WRITTEN REQUEST: Word for word, restate every line of the listing that follows.

::::

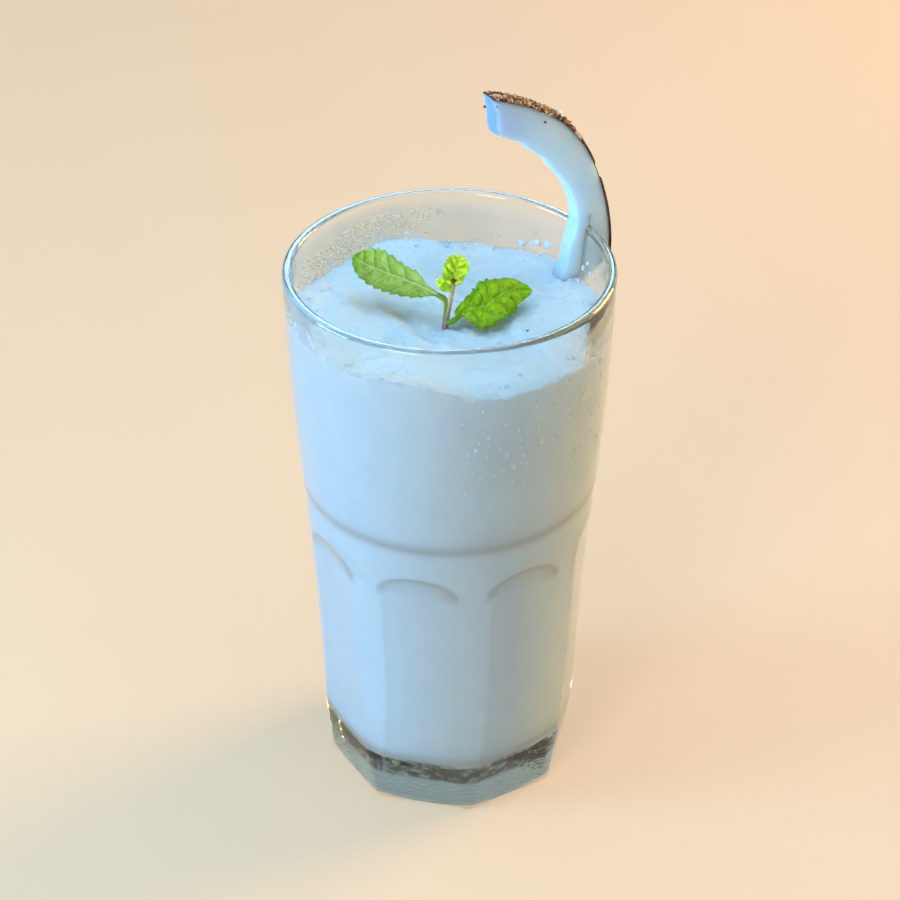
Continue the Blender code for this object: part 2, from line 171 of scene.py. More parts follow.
class Rule:
    """A node's output, with which the rule of a shape or a tone is written as a formula."""

    def __init__(self, socket):
        self.socket = socket

    def math(self, operation, *others):
        made = add_node(self.socket.id_data, "ShaderNodeMath", dict(enumerate((self, *others))),
                        operation=operation)
        return Rule(made.outputs[0])

    def __add__(self, other):
        return self.math("ADD", other)

    def __sub__(self, other):
        return self.math("SUBTRACT", other)

    def __mul__(self, other):
        return self.math("MULTIPLY", other)

    def __truediv__(self, other):
        return self.math("DIVIDE", other)

    def __pow__(self, other):
        return self.math("POWER", other)

    def within(self, low, high):
        return self.math("MINIMUM", high).math("MAXIMUM", low)

    def bell(self):
        return (self * self * -1.0).math("EXPONENT")

    def span(self, low, high, to_low=0.0, to_high=1.0):
        """What lies between low and high, carried over to between to_low and to_high."""
        return Rule(add_node(self.socket.id_data, "ShaderNodeMapRange",
                             dict(enumerate((self, low, high, to_low, to_high)))).outputs[0])


def split(tree, place):
    """The three numbers of a place."""
    return [Rule(s) for s in add_node(tree, "ShaderNodeSeparateXYZ", {0: place}).outputs]


def join(tree, *numbers):
    """A place or a size from three numbers."""
    return add_node(tree, "ShaderNodeCombineXYZ", dict(enumerate(numbers)))


def stored(tree, name):
    """Number that the piece has stored under this name."""
    if isinstance(tree, bpy.types.GeometryNodeTree):
        return Rule(add_node(tree, "GeometryNodeInputNamedAttribute", {0: name},
                             data_type="FLOAT").outputs[0])
    return Rule(add_node(tree, "ShaderNodeAttribute", attribute_name=name).outputs["Fac"])


def shaping_tree(name, **sizes):
    """Geometry tree with a named input for each size, and those inputs by name."""
    tree = bpy.data.node_groups.new(name, "GeometryNodeTree")
    tree.interface.new_socket("Geometry", in_out="INPUT", socket_type="NodeSocketGeometry")
    tree.interface.new_socket("Geometry", in_out="OUTPUT", socket_type="NodeSocketGeometry")
    for label, value in sizes.items():
        kind = {bpy.types.Material: "Material", int: "Int"}.get(type(value), "Float")
        socket = tree.interface.new_socket(label.replace("_", " ").title(), in_out="INPUT",
                                           socket_type="NodeSocket" + kind)
        if kind != "Material":
            socket.default_value = value
    inputs = tree.nodes.new("NodeGroupInput").outputs
    return tree, {s.name: Rule(s) for s in inputs if s.name}


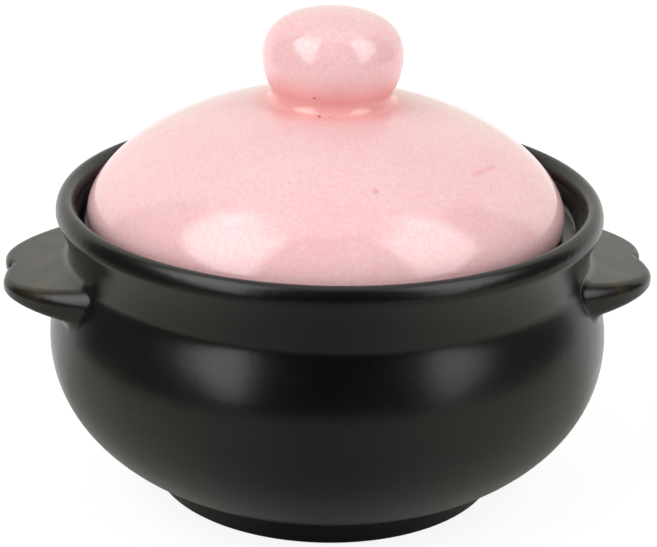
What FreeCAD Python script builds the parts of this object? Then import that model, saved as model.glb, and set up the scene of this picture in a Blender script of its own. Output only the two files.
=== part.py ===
"""Egg steamer pot: a small round stoneware pot with two lug handles, and its domed lid with a ball knob.

All sizes are in millimetres. The origin is the middle of the foot ring on the table, +Z is up, and
the lugs lie along X. Each piece is drawn as a half section, in (radius, height), and turned about Z.
The pot and the lid are one fired piece each. The lid lies loose on the ledge inside the pot's rim.
"""
import FreeCAD
import Part
import math
import os

# Foot ring, turned in one with the pot
FOOT_RADIUS = 48.7
FOOT_FLARE = 2.5
FOOT_HEIGHT = 7.3
FOOT_WIDTH = 5.2
FOOT_EDGE = 0.9
RECESS_DEPTH = 4.0

# Wall and floor of the pot
WALL = 5.8
FLOOR = 6.0
FLOOR_RADIUS = 36.0

# Belly, from the crease over the foot to the neck under the rim
BELLY_RADIUS = 77.6
BELLY_RISE = 35.7
BELLY_LIFT_DEG = 15.0
BELLY_START_PULL = 5.5
BELLY_SIDE_PULL = 23.0
SHOULDER_RISE = 23.0
SHOULDER_PULL = 12.1
NECK_PULL = 3.5
NECK_DRAW_IN = 6.0

# Rim, a long flare that leans out evenly from the neck, and a thick rounded lip on it. The pulls
# keep the flare upright over the neck and turn it upright again just under the lip
LIP_FLARE = 3.4
LIP_RISE = 13.0
LIP_PULL = 1.2
LIP_NECK_PULL = 8.5
LIP_CROWN = 4.4
LIP_WIDTH = 5.6

# Gallery inside the rim, and the ledge in it that carries the lid
GALLERY_DEPTH = 8.6
GALLERY_TAPER = 1.6
GALLERY_ROUND = 1.4
LEDGE_WIDTH = 8.4
LEDGE_THICKNESS = 5.4
LEDGE_ROUND = 1.2

# Lug handles, pressed on under the rim, with a thumb notch at the tip. The reaches are past the
# rim, and the front lobe is a little shorter than the back one. The rounding of the long edges is
# a share of the lug's thickness, at the root and at the tip
LUG_FRONT_REACH = 14.2
LUG_BACK_REACH = 14.8
LUG_NOTCH_REACH = 12.7
LUG_SINK = 1.5
LUG_BELOW_NECK = 1.1
LUG_THICKNESS = 8.4
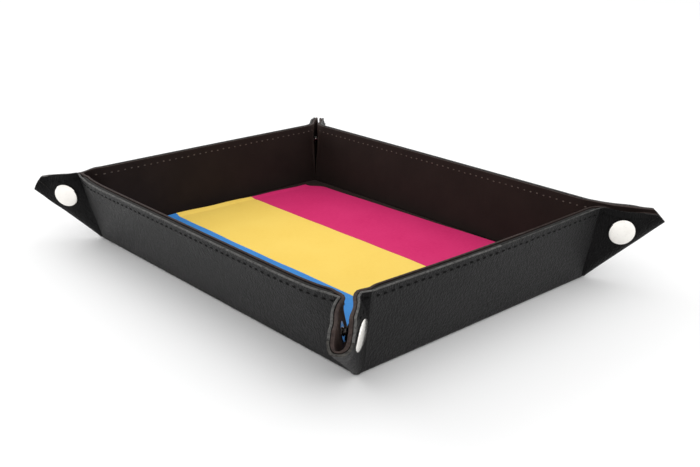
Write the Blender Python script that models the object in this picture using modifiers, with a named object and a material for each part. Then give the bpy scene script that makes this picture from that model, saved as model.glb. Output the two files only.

::::

RESULT:
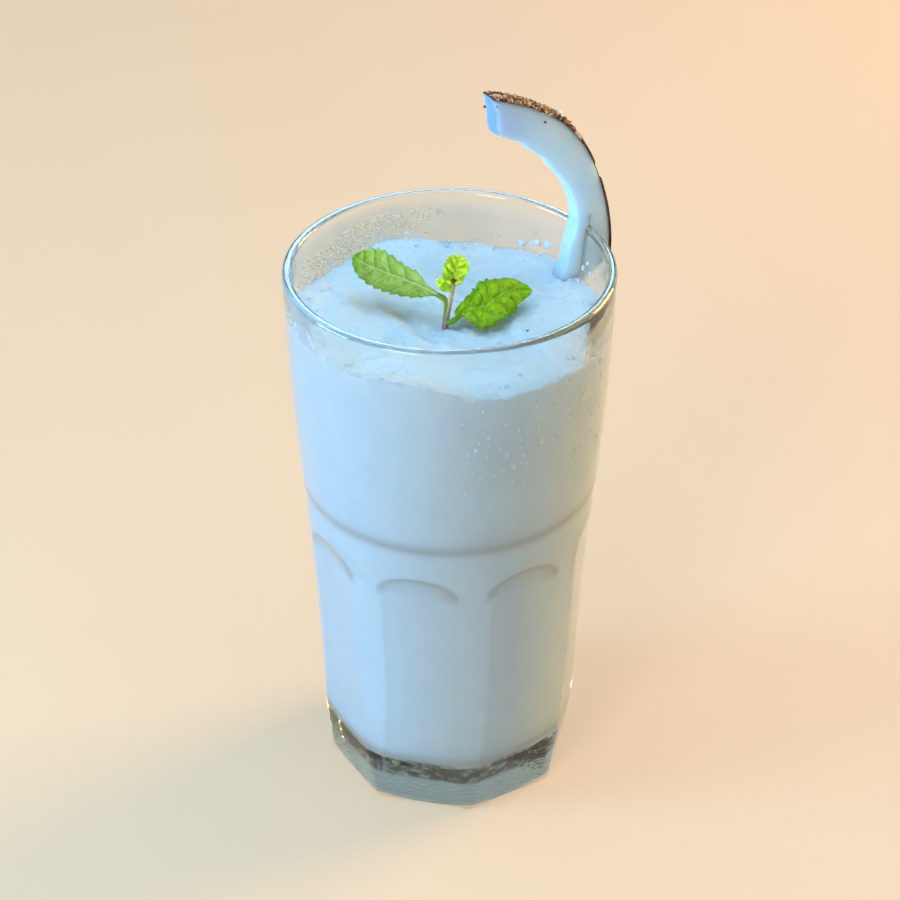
Continue the Blender code for this object: part 2, from line 171 of scene.py. More parts follow.
class Rule:
    """A node's output, with which the rule of a shape or a tone is written as a formula."""

    def __init__(self, socket):
        self.socket = socket

    def math(self, operation, *others):
        made = add_node(self.socket.id_data, "ShaderNodeMath", dict(enumerate((self, *others))),
                        operation=operation)
        return Rule(made.outputs[0])

    def __add__(self, other):
        return self.math("ADD", other)

    def __sub__(self, other):
        return self.math("SUBTRACT", other)

    def __mul__(self, other):
        return self.math("MULTIPLY", other)

    def __truediv__(self, other):
        return self.math("DIVIDE", other)

    def __pow__(self, other):
        return self.math("POWER", other)

    def within(self, low, high):
        return self.math("MINIMUM", high).math("MAXIMUM", low)

    def bell(self):
        return (self * self * -1.0).math("EXPONENT")

    def span(self, low, high, to_low=0.0, to_high=1.0):
        """What lies between low and high, carried over to between to_low and to_high."""
        return Rule(add_node(self.socket.id_data, "ShaderNodeMapRange",
                             dict(enumerate((self, low, high, to_low, to_high)))).outputs[0])


def split(tree, place):
    """The three numbers of a place."""
    return [Rule(s) for s in add_node(tree, "ShaderNodeSeparateXYZ", {0: place}).outputs]


def join(tree, *numbers):
    """A place or a size from three numbers."""
    return add_node(tree, "ShaderNodeCombineXYZ", dict(enumerate(numbers)))


def stored(tree, name):
    """Number that the piece has stored under this name."""
    if isinstance(tree, bpy.types.GeometryNodeTree):
        return Rule(add_node(tree, "GeometryNodeInputNamedAttribute", {0: name},
                             data_type="FLOAT").outputs[0])
    return Rule(add_node(tree, "ShaderNodeAttribute", attribute_name=name).outputs["Fac"])


def shaping_tree(name, **sizes):
    """Geometry tree with a named input for each size, and those inputs by name."""
    tree = bpy.data.node_groups.new(name, "GeometryNodeTree")
    tree.interface.new_socket("Geometry", in_out="INPUT", socket_type="NodeSocketGeometry")
    tree.interface.new_socket("Geometry", in_out="OUTPUT", socket_type="NodeSocketGeometry")
    for label, value in sizes.items():
        kind = {bpy.types.Material: "Material", int: "Int"}.get(type(value), "Float")
        socket = tree.interface.new_socket(label.replace("_", " ").title(), in_out="INPUT",
                                           socket_type="NodeSocket" + kind)
        if kind != "Material":
            socket.default_value = value
    inputs = tree.nodes.new("NodeGroupInput").outputs
    return tree, {s.name: Rule(s) for s in inputs if s.name}


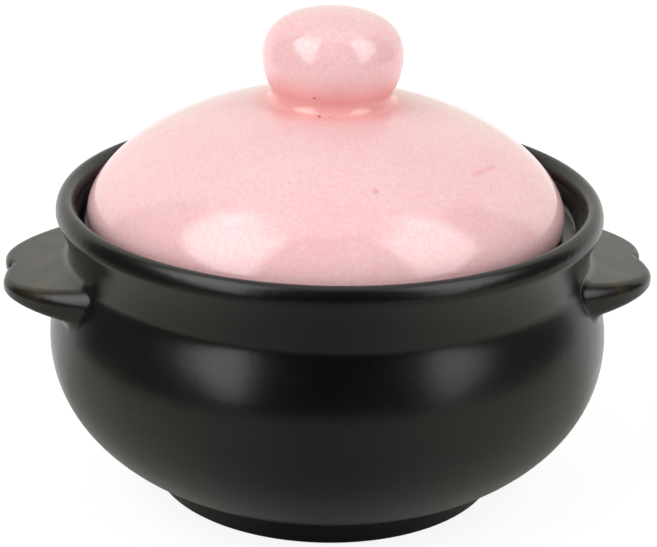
What FreeCAD Python script builds the parts of this object? Then import that model, saved as model.glb, and set up the scene of this picture in a Blender script of its own. Output only the two files.
=== part.py ===
"""Egg steamer pot: a small round stoneware pot with two lug handles, and its domed lid with a ball knob.

All sizes are in millimetres. The origin is the middle of the foot ring on the table, +Z is up, and
the lugs lie along X. Each piece is drawn as a half section, in (radius, height), and turned about Z.
The pot and the lid are one fired piece each. The lid lies loose on the ledge inside the pot's rim.
"""
import FreeCAD
import Part
import math
import os

# Foot ring, turned in one with the pot
FOOT_RADIUS = 48.7
FOOT_FLARE = 2.5
FOOT_HEIGHT = 7.3
FOOT_WIDTH = 5.2
FOOT_EDGE = 0.9
RECESS_DEPTH = 4.0

# Wall and floor of the pot
WALL = 5.8
FLOOR = 6.0
FLOOR_RADIUS = 36.0

# Belly, from the crease over the foot to the neck under the rim
BELLY_RADIUS = 77.6
BELLY_RISE = 35.7
BELLY_LIFT_DEG = 15.0
BELLY_START_PULL = 5.5
BELLY_SIDE_PULL = 23.0
SHOULDER_RISE = 23.0
SHOULDER_PULL = 12.1
NECK_PULL = 3.5
NECK_DRAW_IN = 6.0

# Rim, a long flare that leans out evenly from the neck, and a thick rounded lip on it. The pulls
# keep the flare upright over the neck and turn it upright again just under the lip
LIP_FLARE = 3.4
LIP_RISE = 13.0
LIP_PULL = 1.2
LIP_NECK_PULL = 8.5
LIP_CROWN = 4.4
LIP_WIDTH = 5.6

# Gallery inside the rim, and the ledge in it that carries the lid
GALLERY_DEPTH = 8.6
GALLERY_TAPER = 1.6
GALLERY_ROUND = 1.4
LEDGE_WIDTH = 8.4
LEDGE_THICKNESS = 5.4
LEDGE_ROUND = 1.2

# Lug handles, pressed on under the rim, with a thumb notch at the tip. The reaches are past the
# rim, and the front lobe is a little shorter than the back one. The rounding of the long edges is
# a share of the lug's thickness, at the root and at the tip
LUG_FRONT_REACH = 14.2
LUG_BACK_REACH = 14.8
LUG_NOTCH_REACH = 12.7
LUG_SINK = 1.5
LUG_BELOW_NECK = 1.1
LUG_THICKNESS = 8.4
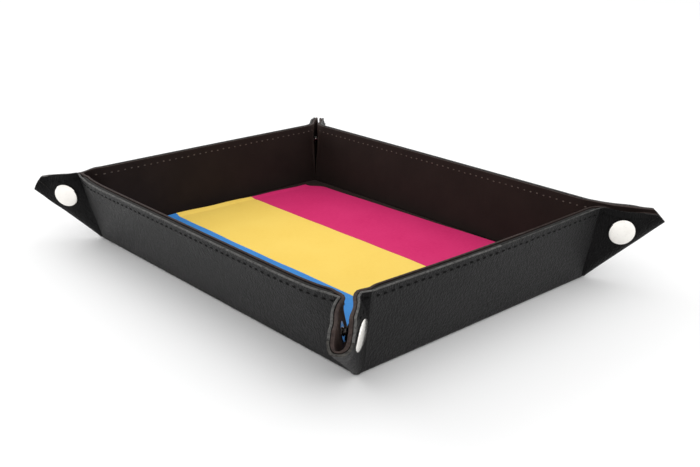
Write the Blender Python script that models the object in this picture using modifiers, with a named object and a material for each part. Then give the bpy scene script that makes this picture from that model, saved as model.glb. Output the two files only.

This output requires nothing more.